Source material:
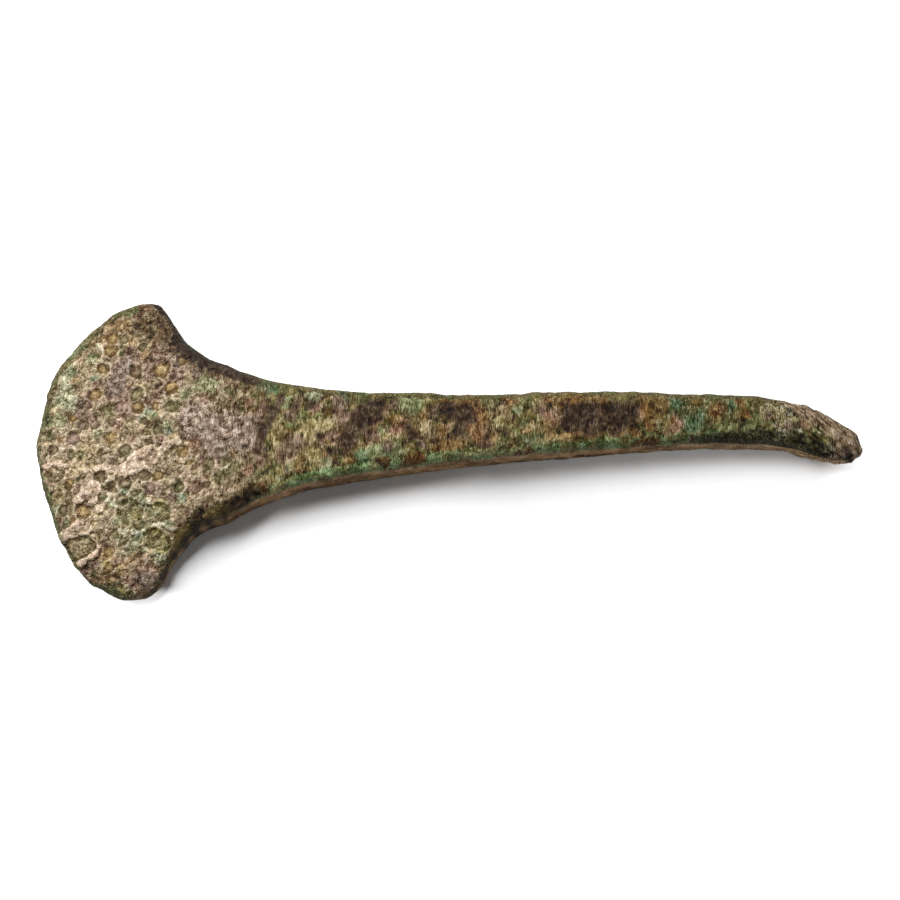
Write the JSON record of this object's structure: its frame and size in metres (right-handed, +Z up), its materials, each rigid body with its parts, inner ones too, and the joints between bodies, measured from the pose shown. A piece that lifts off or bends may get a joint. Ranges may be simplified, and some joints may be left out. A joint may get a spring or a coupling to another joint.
{
  "type": "bronze age chisel",
  "caption": "Solid bronze hand chisel with a fan blade, convex edge, tapering shank and slightly bent butt, under a corroded green and brown patina.",
  "frame": {"origin": "on the ground, below the middle of the chisel's box as it lies on its flat underside", "axes": "+X along the chisel from the cutting edge to the butt, +Y across the blade, +Z up through its thickness"},
  "size_m": [0.1402, 0.0516, 0.0094],
  "materials": {
    "patinated_bronze": "rough, pitted corrosion crust in pale pinkish grey, green, olive and dark brown, with almost no bare metal showing"
  },
  "bodies": {
    "root": {"chisel_casting": "patinated_bronze"}
  },
  "joints": []
}
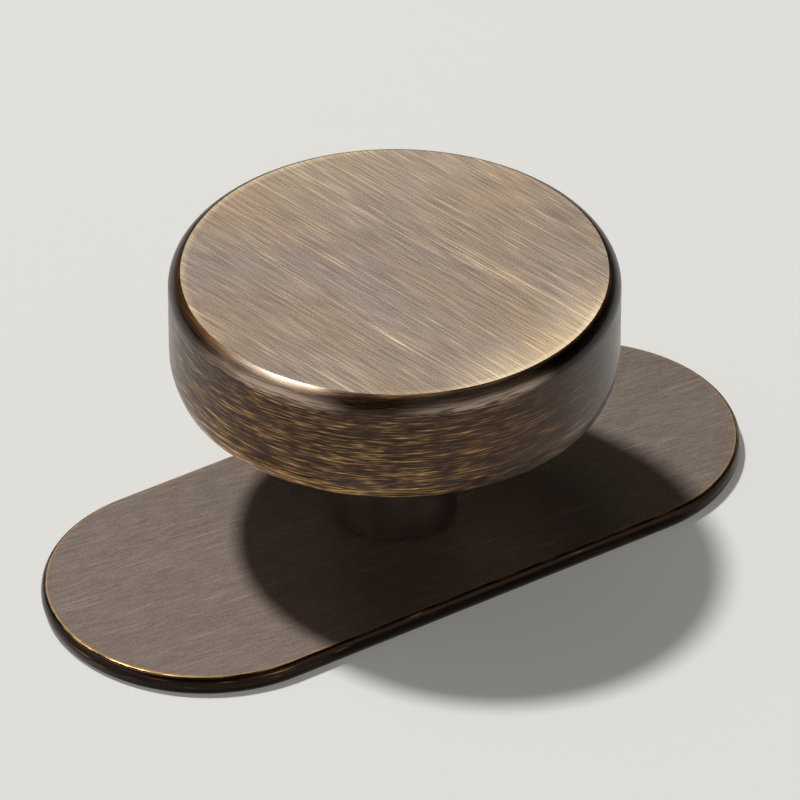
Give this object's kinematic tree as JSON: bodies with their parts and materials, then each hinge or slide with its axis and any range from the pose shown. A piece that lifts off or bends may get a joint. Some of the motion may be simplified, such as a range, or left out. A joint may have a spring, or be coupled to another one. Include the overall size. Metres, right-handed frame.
{
  "type": "cabinet knob",
  "caption": "Flat round drawer knob with a softened shoulder on a short neck, standing on a pill-shaped backplate, in aged brushed brass.",
  "frame": {"origin": "middle of the backplate's rear face, where the fixing screw's axis meets the door", "axes": "+X along the backplate's length, +Y across it, +Z away from the door towards the face of the knob"},
  "size_m": [0.066, 0.038, 0.0261],
  "materials": {
    "knob_brass": "aged brown, brushed back, worn to yellow metal at the rim",
    "plate_brass": "aged brown, satin brushed along its length, worn at the edge"
  },
  "bodies": {
    "root": {"knob": "knob_brass", "backplate": "plate_brass"}
  },
  "joints": []
}
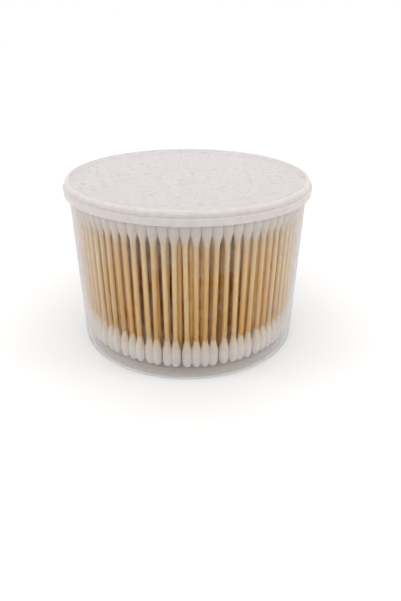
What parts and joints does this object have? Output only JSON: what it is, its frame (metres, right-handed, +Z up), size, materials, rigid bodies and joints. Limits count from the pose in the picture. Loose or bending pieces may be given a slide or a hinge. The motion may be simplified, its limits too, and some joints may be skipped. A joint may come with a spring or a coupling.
{
  "type": "cotton swab tub",
  "caption": "Round frosted plastic tub with a lift-off press-on lid, packed with upright double-ended cotton swabs on bamboo sticks.",
  "frame": {"origin": "middle of the foot ring, on the surface that the tub stands on", "axes": "+Z up along the tub's axis, which the lid lifts along; the picture looks along +Y and down"},
  "size_m": [0.1192, 0.1192, 0.082],
  "materials": {
    "frosted_plastic": "satin",
    "bamboo": "matte",
    "cotton": "matte"
  },
  "bodies": {
    "tub": {"tub": "frosted_plastic", "outer_sticks": "bamboo", "outer_upper_heads": "cotton", "outer_lower_heads": "cotton", "second_ring_sticks": "bamboo", "second_ring_heads": "cotton", "inner_swabs": "cotton"},
    "lid": {"lid": "frosted_plastic"}
  },
  "joints": [
    {"name": "lid_lift", "type": "slide", "parent": "tub", "child": "lid", "axis": [0, 0, 1], "range_m": [0, 0.04]}
  ]
}
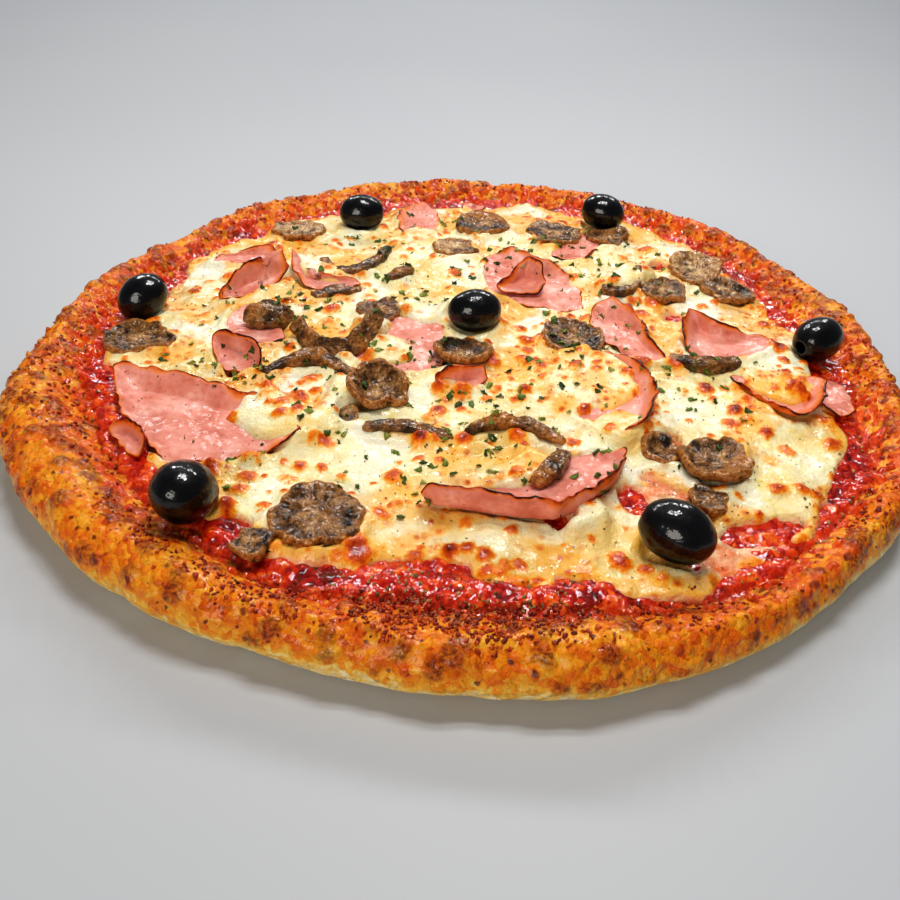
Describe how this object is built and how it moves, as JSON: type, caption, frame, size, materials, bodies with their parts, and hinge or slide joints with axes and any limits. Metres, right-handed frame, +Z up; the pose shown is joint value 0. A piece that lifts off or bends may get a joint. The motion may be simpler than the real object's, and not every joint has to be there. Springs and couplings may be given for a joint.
{
  "type": "ham and mushroom pizza",
  "caption": "Round baked pizza with a raised golden rim, tomato sauce, melted browned cheese, curled ham slices, mushroom slices and whole black olives. Rests on its flat underside.",
  "frame": {"origin": "on the flat underside, at the middle of the bounding box", "axes": "+Z up through the toppings, -Y towards the front edge that the picture shows nearest, +X to the right seen from the front"},
  "size_m": [0.2988, 0.3022, 0.0299],
  "materials": {
    "crust": "golden baked dough, mottled brown, matt with a little oil on the rim",
    "sauce": "wet coarse tomato sauce",
    "cheese": "melted mozzarella with orange-brown blisters, slightly oily",
    "ham": "moist pink cooked ham with browned and charred edges",
    "mushroom": "baked champignon slices, grey-brown and wet",
    "olive": "polished black olive skin"
  },
  "bodies": {
    "root": {"crust": "crust", "tomato_sauce": "sauce", "cheese": "cheese", "olive_back_left": "olive", "olive_back_right": "olive", "olive_centre": "olive", "olive_front_left": "olive", "olive_front_right": "olive", "olive_left": "olive", "olive_right": "olive", "ham_back_bit": "ham", "ham_back_left": "ham", "ham_back_left_strip": "ham", "ham_back_left_tail": "ham", "ham_back_oval": "ham", "ham_back_right": "ham", "ham_back_right_curl": "ham", "ham_back_right_patch": "ham", "ham_centre_right": "ham", "ham_far_right": "ham", "ham_front_curl": "ham", "ham_front_left": "ham", "ham_front_left_flap": "ham", "ham_left_curl": "ham", "ham_left_slice": "ham", "ham_middle": "ham", "ham_middle_curl": "ham", "ham_right": "ham", "ham_right_folded": "ham", "ham_right_patch": "ham", "mushroom_back_cap": "mushroom", "mushroom_back_hook": "mushroom", "mushroom_back_left": "mushroom", "mushroom_back_left_bit": "mushroom", "mushroom_back_olive": "mushroom", "mushroom_back_pale": "mushroom", "mushroom_back_slice": "mushroom", "mushroom_boat": "mushroom", "mushroom_boat_cap": "mushroom", "mushroom_buried_curl": "mushroom", "mushroom_buried_edge": "mushroom", "mushroom_buried_tip": "mushroom", "mushroom_dark_wave": "mushroom", "mushroom_front_bit": "mushroom", "mushroom_front_left": "mushroom", "mushroom_front_right": "mushroom", "mushroom_front_right_bit": "mushroom", "mushroom_front_right_crumb": "mushroom", "mushroom_left": "mushroom", "mushroom_left_bits": "mushroom", "mushroom_middle": "mushroom", "mushroom_middle_bit": "mushroom", "mushroom_right": "mushroom", "mushroom_right_edge": "mushroom", "mushroom_right_inner": "mushroom", "mushroom_right_outer": "mushroom", "mushroom_right_pale": "mushroom", "mushroom_rim_pale": "mushroom", "mushroom_ring": "mushroom", "mushroom_rolled": "mushroom"}
  },
  "joints": []
}
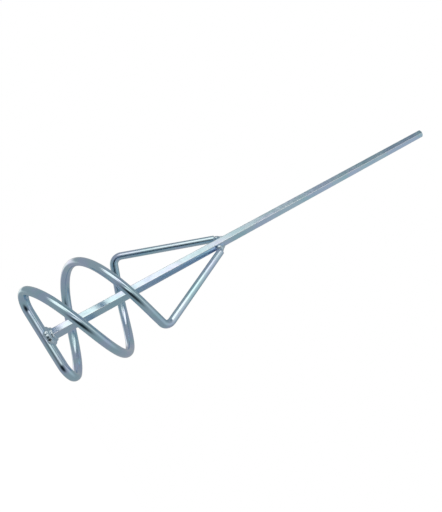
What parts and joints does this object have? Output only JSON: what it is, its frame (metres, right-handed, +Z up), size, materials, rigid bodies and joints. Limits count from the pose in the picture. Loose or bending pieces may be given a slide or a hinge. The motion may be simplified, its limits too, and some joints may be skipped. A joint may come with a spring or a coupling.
{
  "type": "mortar mixing paddle",
  "caption": "Drill-driven mixing paddle: hex steel shaft with a round rod wound into a helical stirrer and welded back to the shaft.",
  "frame": {"origin": "centre of the end face of the shank, where the drill holds the paddle", "axes": "+Z runs up the shaft's axis and out of the shank's end; +X runs along the cross bar towards the end where winding A starts"},
  "size_m": [0.1, 0.1028, 0.5],
  "materials": {
    "zinc_bar": "bright zinc plating with a blue tint on cold drawn hex bar",
    "zinc_rod": "bright zinc plating with a blue tint on smooth round bar",
    "weld_bead": "rippled weld metal, zinc plated"
  },
  "bodies": {
    "root": {"hex_shaft": "zinc_bar", "stirrer_rod": "zinc_rod", "foot_weld_front": "weld_bead", "foot_weld_back": "weld_bead", "arm_weld_a": "weld_bead", "arm_weld_b": "weld_bead"}
  },
  "joints": []
}
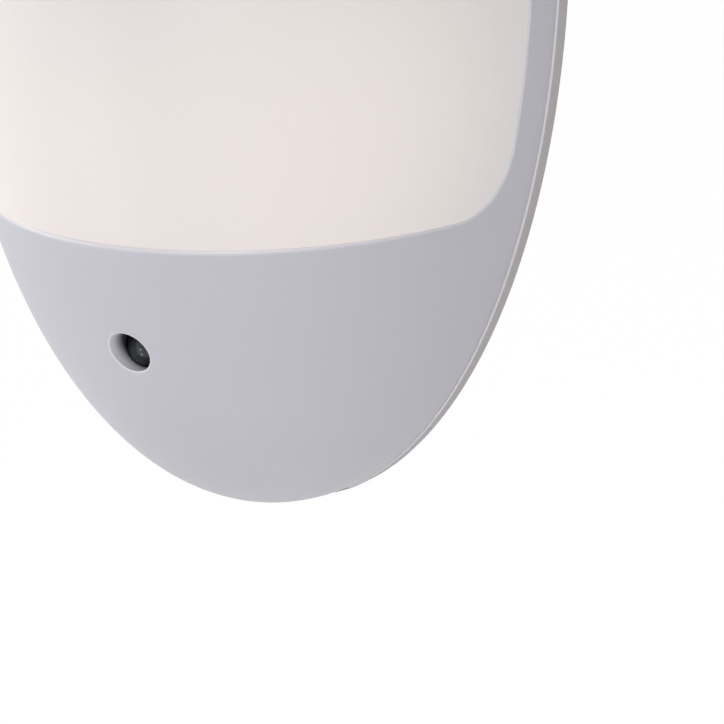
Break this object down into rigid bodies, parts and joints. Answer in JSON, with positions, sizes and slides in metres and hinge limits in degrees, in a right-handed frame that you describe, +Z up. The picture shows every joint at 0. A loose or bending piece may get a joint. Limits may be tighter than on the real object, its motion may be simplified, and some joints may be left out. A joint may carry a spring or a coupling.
{
  "type": "plug in night light",
  "caption": "Oval domed plug in night light: opal lens flush in a grey housing, dusk sensor in the chin, flat back with two plug blades.",
  "frame": {"origin": "on the flat back face, midway between the two plug blades, where the light meets the wall outlet", "axes": "+Z up along the oval's long axis, the blades point along +Y into the outlet, the domed front faces -Y, +X to the right seen from the front"},
  "size_m": [0.0604, 0.0584, 0.1204],
  "materials": {
    "housing_plastic": "fine satin, silver grey with a touch of lilac",
    "opal_plastic": "opal, satin",
    "cover_plastic": "satin grey",
    "holder_plastic": "moulded, off-white",
    "blade_metal": "nickel plated",
    "board_paper": "bare paper laminate",
    "dark_epoxy": "glossy",
    "lamp_epoxy": "clear, warm",
    "white_plastic": "moulded, white",
    "capacitor_case": "moulded box",
    "capacitor_sleeve": "shrink sleeve",
    "absorber_coating": "dipped epoxy",
    "fusible_coating": "flameproof coating",
    "resistor_coating": "lacquer",
    "black_epoxy": "moulded epoxy",
    "diode_glass": "glass over copper-coloured slugs",
    "dark_insulation": "PVC",
    "white_insulation": "PVC",
    "screw_steel": "zinc plated"
  },
  "bodies": {
    "root": {"front_housing": "housing_plastic", "lens": "opal_plastic", "back_cover": "cover_plastic", "blade_holder": "holder_plastic", "live_blade": "blade_metal", "neutral_blade": "blade_metal", "circuit_board": "board_paper", "light_sensor": "dark_epoxy", "lamp_1": "lamp_epoxy", "lamp_2": "lamp_epoxy", "lamp_3": "lamp_epoxy", "reflector": "white_plastic", "dropper_capacitor": "capacitor_case", "smoothing_capacitor": "capacitor_sleeve", "surge_absorber": "absorber_coating", "fusible_resistor": "fusible_coating", "bleed_resistor": "resistor_coating", "rectifier_diode_1": "black_epoxy", "rectifier_diode_2": "black_epoxy", "rectifier_diode_3": "black_epoxy", "rectifier_diode_4": "black_epoxy", "zener_diode": "diode_glass", "transistor": "black_epoxy", "bias_resistor_1": "resistor_coating", "bias_resistor_2": "resistor_coating", "bias_resistor_3": "resistor_coating", "live_wire": "dark_insulation", "neutral_wire": "white_insulation", "board_screws": "screw_steel", "reflector_screws": "screw_steel"}
  },
  "joints": []
}
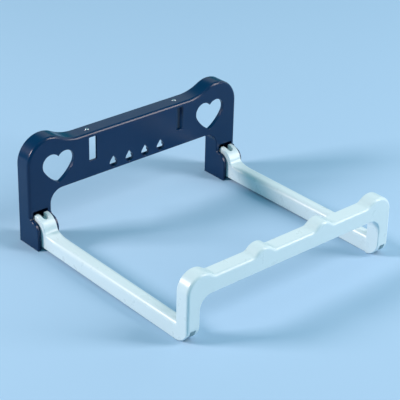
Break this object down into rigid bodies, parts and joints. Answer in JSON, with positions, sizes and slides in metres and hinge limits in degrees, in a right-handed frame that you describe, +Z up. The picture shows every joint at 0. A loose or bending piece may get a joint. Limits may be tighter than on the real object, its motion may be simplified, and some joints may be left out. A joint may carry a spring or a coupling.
{
  "type": "folding clothes frame",
  "caption": "Hinged frame for folding garments: an upright plastic panel with heart and slot cut-outs, and a U-shaped frame that folds up against it.",
  "frame": {"origin": "on the floor, under the middle of the whole object as it stands open", "axes": "+X along the panel's width, to the right seen from the rail; +Y from the rail to the panel; +Z up"},
  "size_m": [0.26, 0.2406, 0.1075],
  "materials": {
    "panel": "navy moulded plastic with a satin gloss",
    "frame": "pale mint-blue moulded plastic, satin",
    "pins": "drawn bright steel wire"
  },
  "bodies": {
    "back_panel": {"back_panel": "panel", "hinge_pin_left": "pins", "hinge_pin_right": "pins", "strap_bar_left": "pins", "strap_bar_right": "pins"},
    "folding_frame": {"folding_frame": "frame"}
  },
  "joints": [
    {"name": "fold", "type": "hinge", "parent": "back_panel", "child": "folding_frame", "pos_m": [0, 0.10075, 0.018], "axis": [-1, 0, 0], "range_deg": [0, 90]}
  ]
}
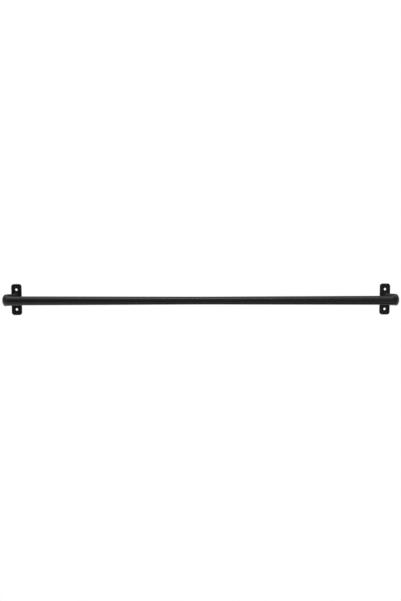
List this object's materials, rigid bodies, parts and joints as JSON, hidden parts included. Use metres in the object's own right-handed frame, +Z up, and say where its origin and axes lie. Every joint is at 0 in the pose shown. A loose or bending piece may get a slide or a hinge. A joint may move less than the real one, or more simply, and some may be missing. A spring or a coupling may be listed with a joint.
{
  "type": "kitchen utensil rail",
  "caption": "Round black tube rail with bent-back ends welded to upright screw plates, for hanging kitchen utensils from hooks on a wall.",
  "frame": {"origin": "on the wall plane at the backs of the two plates, at the centre of the four wall screws", "axes": "+X along the rail to the right as seen from the room, +Y into the wall, +Z up"},
  "size_m": [0.79, 0.039, 0.063],
  "materials": {
    "black_powder_coat": "satin black powder coat on welded steel"
  },
  "bodies": {
    "root": {"rail_tube": "black_powder_coat", "left_wall_plate": "black_powder_coat", "right_wall_plate": "black_powder_coat"}
  },
  "joints": []
}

Aim of the task: Repeat exactly, and only, the lines from the line containing "List this object's" through the last line of the records above, both included.

Final answer:
List this object's materials, rigid bodies, parts and joints as JSON, hidden parts included. Use metres in the object's own right-handed frame, +Z up, and say where its origin and axes lie. Every joint is at 0 in the pose shown. A loose or bending piece may get a slide or a hinge. A joint may move less than the real one, or more simply, and some may be missing. A spring or a coupling may be listed with a joint.
{
  "type": "kitchen utensil rail",
  "caption": "Round black tube rail with bent-back ends welded to upright screw plates, for hanging kitchen utensils from hooks on a wall.",
  "frame": {"origin": "on the wall plane at the backs of the two plates, at the centre of the four wall screws", "axes": "+X along the rail to the right as seen from the room, +Y into the wall, +Z up"},
  "size_m": [0.79, 0.039, 0.063],
  "materials": {
    "black_powder_coat": "satin black powder coat on welded steel"
  },
  "bodies": {
    "root": {"rail_tube": "black_powder_coat", "left_wall_plate": "black_powder_coat", "right_wall_plate": "black_powder_coat"}
  },
  "joints": []
}